WORK REQUIRED:
Reproduce the span that opens at the line containing "function piece(name, profile, material)" and closes at the line containing "for node in", both lines included, without alteration and without any other line.

DATA SECTION:
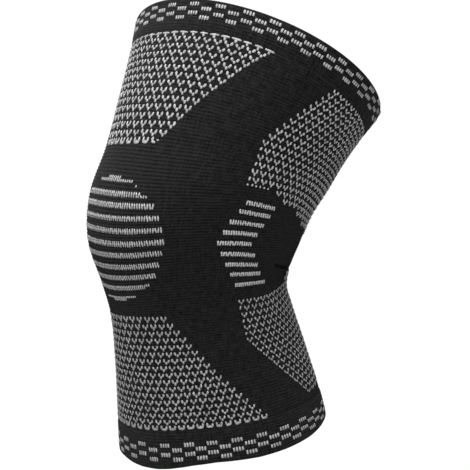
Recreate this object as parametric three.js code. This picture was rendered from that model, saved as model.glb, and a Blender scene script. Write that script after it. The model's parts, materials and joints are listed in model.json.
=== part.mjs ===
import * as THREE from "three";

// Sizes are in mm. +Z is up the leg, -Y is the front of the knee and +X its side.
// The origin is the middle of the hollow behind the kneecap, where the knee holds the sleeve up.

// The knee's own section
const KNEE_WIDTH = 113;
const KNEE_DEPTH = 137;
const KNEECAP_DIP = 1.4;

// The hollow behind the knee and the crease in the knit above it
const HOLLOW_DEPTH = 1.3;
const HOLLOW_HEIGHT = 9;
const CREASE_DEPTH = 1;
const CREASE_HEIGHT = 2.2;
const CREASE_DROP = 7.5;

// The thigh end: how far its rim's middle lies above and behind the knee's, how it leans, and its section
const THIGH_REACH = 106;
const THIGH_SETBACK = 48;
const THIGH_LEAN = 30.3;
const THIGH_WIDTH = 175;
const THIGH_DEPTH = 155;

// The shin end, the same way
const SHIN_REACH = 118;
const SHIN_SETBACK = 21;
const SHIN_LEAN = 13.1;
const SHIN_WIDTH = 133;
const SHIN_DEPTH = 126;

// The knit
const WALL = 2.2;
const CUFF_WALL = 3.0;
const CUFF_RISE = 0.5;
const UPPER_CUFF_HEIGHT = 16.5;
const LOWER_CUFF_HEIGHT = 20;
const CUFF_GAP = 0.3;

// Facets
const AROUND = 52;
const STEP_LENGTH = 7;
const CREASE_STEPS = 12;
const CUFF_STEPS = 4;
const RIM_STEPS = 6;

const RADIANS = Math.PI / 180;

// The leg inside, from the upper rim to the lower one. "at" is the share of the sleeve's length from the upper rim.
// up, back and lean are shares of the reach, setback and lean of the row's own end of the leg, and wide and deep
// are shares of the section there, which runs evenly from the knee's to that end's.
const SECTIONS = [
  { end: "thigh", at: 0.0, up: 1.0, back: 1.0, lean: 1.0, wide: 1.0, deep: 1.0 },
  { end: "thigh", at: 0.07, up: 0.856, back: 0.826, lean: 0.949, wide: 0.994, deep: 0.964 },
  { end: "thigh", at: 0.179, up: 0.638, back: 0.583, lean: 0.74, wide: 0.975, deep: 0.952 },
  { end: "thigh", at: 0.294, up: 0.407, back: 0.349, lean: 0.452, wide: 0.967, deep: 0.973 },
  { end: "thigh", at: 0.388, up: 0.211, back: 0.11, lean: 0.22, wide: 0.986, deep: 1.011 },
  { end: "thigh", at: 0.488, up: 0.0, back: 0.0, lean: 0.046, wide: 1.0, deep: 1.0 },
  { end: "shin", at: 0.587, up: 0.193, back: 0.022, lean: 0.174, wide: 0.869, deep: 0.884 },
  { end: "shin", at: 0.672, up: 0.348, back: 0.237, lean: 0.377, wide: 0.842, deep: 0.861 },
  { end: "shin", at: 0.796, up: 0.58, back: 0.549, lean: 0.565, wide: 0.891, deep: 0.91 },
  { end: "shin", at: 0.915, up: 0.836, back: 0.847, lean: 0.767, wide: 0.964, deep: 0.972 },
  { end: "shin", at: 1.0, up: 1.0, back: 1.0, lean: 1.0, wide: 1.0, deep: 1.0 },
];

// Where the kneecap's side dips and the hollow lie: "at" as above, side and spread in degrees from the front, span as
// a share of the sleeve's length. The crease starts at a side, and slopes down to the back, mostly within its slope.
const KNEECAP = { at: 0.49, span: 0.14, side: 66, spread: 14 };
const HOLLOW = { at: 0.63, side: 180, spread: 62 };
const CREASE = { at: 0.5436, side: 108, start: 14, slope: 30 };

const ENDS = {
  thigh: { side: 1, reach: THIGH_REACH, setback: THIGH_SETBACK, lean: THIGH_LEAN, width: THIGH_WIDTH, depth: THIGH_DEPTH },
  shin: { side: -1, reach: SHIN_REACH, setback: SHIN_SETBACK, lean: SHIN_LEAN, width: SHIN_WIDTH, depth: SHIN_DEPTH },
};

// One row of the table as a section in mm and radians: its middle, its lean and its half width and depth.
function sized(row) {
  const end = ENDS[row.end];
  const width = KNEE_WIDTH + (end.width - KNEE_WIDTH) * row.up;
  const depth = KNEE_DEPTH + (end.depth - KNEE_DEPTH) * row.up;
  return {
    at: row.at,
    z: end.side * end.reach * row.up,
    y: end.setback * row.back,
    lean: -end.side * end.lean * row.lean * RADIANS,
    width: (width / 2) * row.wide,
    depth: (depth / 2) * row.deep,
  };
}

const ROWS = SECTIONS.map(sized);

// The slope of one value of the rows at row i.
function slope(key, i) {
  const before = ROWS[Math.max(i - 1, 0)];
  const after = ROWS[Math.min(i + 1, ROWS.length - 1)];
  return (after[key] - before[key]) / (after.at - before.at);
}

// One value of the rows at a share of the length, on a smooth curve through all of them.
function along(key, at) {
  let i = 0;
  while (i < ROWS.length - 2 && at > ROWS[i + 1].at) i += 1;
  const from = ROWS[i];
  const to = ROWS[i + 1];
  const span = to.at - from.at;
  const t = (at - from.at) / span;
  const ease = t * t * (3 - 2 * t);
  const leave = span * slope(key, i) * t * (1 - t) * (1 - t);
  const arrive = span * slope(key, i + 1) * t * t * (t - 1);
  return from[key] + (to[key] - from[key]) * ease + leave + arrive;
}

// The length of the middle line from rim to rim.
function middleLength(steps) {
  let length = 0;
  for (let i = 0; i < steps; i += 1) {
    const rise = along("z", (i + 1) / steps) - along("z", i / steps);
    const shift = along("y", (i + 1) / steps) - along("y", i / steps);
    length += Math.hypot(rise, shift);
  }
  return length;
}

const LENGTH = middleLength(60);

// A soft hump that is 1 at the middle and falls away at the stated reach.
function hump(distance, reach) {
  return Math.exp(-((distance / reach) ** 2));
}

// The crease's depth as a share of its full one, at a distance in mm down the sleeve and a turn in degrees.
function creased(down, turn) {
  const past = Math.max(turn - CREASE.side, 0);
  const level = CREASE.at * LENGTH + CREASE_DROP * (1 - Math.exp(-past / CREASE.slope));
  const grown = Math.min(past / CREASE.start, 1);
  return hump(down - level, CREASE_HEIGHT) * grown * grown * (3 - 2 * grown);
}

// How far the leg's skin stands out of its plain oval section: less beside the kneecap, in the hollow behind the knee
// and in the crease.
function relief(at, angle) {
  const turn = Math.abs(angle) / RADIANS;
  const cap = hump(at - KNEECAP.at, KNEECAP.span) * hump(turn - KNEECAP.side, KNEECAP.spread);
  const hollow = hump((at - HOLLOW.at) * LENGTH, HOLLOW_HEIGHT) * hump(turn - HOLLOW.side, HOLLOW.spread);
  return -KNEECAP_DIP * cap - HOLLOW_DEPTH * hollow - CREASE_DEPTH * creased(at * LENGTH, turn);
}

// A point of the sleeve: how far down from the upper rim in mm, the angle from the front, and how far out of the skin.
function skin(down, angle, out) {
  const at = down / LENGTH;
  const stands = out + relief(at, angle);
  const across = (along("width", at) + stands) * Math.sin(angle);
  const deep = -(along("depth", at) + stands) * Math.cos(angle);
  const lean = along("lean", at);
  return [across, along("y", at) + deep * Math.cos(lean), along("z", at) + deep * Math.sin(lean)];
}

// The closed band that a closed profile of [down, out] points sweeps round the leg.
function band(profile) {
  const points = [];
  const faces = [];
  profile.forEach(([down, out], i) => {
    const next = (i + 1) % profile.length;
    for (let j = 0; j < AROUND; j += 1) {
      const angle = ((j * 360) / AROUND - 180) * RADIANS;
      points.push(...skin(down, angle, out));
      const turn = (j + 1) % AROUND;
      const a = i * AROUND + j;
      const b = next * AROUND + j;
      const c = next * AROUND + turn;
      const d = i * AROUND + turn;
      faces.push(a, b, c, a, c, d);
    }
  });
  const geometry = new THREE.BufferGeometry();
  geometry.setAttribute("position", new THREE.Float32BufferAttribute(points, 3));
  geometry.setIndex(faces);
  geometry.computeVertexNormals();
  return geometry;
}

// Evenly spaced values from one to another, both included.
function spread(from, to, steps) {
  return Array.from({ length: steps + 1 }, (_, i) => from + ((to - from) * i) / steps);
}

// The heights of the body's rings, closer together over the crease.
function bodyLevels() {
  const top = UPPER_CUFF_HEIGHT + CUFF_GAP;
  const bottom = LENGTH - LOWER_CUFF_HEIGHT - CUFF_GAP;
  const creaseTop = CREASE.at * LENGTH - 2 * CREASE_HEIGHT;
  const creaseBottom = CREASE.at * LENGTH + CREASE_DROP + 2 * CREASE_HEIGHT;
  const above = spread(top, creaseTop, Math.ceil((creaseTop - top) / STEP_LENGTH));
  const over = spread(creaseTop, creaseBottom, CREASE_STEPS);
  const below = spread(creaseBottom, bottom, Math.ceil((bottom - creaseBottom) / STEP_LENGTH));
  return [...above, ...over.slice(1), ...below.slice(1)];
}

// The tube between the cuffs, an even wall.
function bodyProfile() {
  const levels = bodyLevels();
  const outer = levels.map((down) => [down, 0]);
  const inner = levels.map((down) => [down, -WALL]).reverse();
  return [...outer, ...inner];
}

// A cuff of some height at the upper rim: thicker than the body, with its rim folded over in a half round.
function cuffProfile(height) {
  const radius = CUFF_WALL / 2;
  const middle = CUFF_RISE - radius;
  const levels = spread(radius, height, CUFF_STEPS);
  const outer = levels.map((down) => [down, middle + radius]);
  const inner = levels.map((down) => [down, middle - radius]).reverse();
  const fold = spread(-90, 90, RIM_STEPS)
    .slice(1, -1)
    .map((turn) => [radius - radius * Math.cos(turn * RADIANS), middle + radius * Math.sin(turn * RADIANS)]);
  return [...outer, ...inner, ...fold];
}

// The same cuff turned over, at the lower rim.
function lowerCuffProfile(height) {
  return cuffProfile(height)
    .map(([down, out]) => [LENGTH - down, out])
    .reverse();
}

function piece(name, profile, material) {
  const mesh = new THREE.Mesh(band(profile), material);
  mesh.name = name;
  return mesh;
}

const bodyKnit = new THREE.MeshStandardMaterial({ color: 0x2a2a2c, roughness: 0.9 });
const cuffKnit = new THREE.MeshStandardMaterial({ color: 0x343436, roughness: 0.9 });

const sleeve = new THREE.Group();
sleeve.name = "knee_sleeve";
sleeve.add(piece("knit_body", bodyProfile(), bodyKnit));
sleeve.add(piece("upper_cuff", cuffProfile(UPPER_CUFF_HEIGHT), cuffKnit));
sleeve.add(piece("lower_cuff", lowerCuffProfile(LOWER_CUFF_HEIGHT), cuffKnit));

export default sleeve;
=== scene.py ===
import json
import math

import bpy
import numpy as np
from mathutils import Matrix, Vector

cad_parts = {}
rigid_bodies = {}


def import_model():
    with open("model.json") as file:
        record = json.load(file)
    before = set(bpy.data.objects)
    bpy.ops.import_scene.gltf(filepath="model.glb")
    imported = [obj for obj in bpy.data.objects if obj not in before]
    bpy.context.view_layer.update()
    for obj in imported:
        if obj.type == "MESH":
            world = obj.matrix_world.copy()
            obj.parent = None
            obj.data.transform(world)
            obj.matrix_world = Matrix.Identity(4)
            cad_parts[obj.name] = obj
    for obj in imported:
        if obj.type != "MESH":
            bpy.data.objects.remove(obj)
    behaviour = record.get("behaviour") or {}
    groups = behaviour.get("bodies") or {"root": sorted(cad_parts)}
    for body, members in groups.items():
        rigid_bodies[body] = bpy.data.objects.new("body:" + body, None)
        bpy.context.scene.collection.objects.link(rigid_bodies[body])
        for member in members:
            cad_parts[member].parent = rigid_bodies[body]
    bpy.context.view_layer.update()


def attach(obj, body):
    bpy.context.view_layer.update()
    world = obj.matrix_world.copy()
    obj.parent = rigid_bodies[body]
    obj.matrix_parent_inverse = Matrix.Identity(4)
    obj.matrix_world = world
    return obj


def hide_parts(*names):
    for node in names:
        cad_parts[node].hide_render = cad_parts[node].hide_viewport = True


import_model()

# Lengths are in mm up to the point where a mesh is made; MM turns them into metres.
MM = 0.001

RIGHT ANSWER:
function piece(name, profile, material) {
  const mesh = new THREE.Mesh(band(profile), material);
  mesh.name = name;
  return mesh;
}

const bodyKnit = new THREE.MeshStandardMaterial({ color: 0x2a2a2c, roughness: 0.9 });
const cuffKnit = new THREE.MeshStandardMaterial({ color: 0x343436, roughness: 0.9 });

const sleeve = new THREE.Group();
sleeve.name = "knee_sleeve";
sleeve.add(piece("knit_body", bodyProfile(), bodyKnit));
sleeve.add(piece("upper_cuff", cuffProfile(UPPER_CUFF_HEIGHT), cuffKnit));
sleeve.add(piece("lower_cuff", lowerCuffProfile(LOWER_CUFF_HEIGHT), cuffKnit));

export default sleeve;
=== scene.py ===
import json
import math

import bpy
import numpy as np
from mathutils import Matrix, Vector

cad_parts = {}
rigid_bodies = {}


def import_model():
    with open("model.json") as file:
        record = json.load(file)
    before = set(bpy.data.objects)
    bpy.ops.import_scene.gltf(filepath="model.glb")
    imported = [obj for obj in bpy.data.objects if obj not in before]
    bpy.context.view_layer.update()
    for obj in imported:
        if obj.type == "MESH":
            world = obj.matrix_world.copy()
            obj.parent = None
            obj.data.transform(world)
            obj.matrix_world = Matrix.Identity(4)
            cad_parts[obj.name] = obj
    for obj in imported:
        if obj.type != "MESH":
            bpy.data.objects.remove(obj)
    behaviour = record.get("behaviour") or {}
    groups = behaviour.get("bodies") or {"root": sorted(cad_parts)}
    for body, members in groups.items():
        rigid_bodies[body] = bpy.data.objects.new("body:" + body, None)
        bpy.context.scene.collection.objects.link(rigid_bodies[body])
        for member in members:
            cad_parts[member].parent = rigid_bodies[body]
    bpy.context.view_layer.update()


def attach(obj, body):
    bpy.context.view_layer.update()
    world = obj.matrix_world.copy()
    obj.parent = rigid_bodies[body]
    obj.matrix_parent_inverse = Matrix.Identity(4)
    obj.matrix_world = world
    return obj


def hide_parts(*names):
    for node in names:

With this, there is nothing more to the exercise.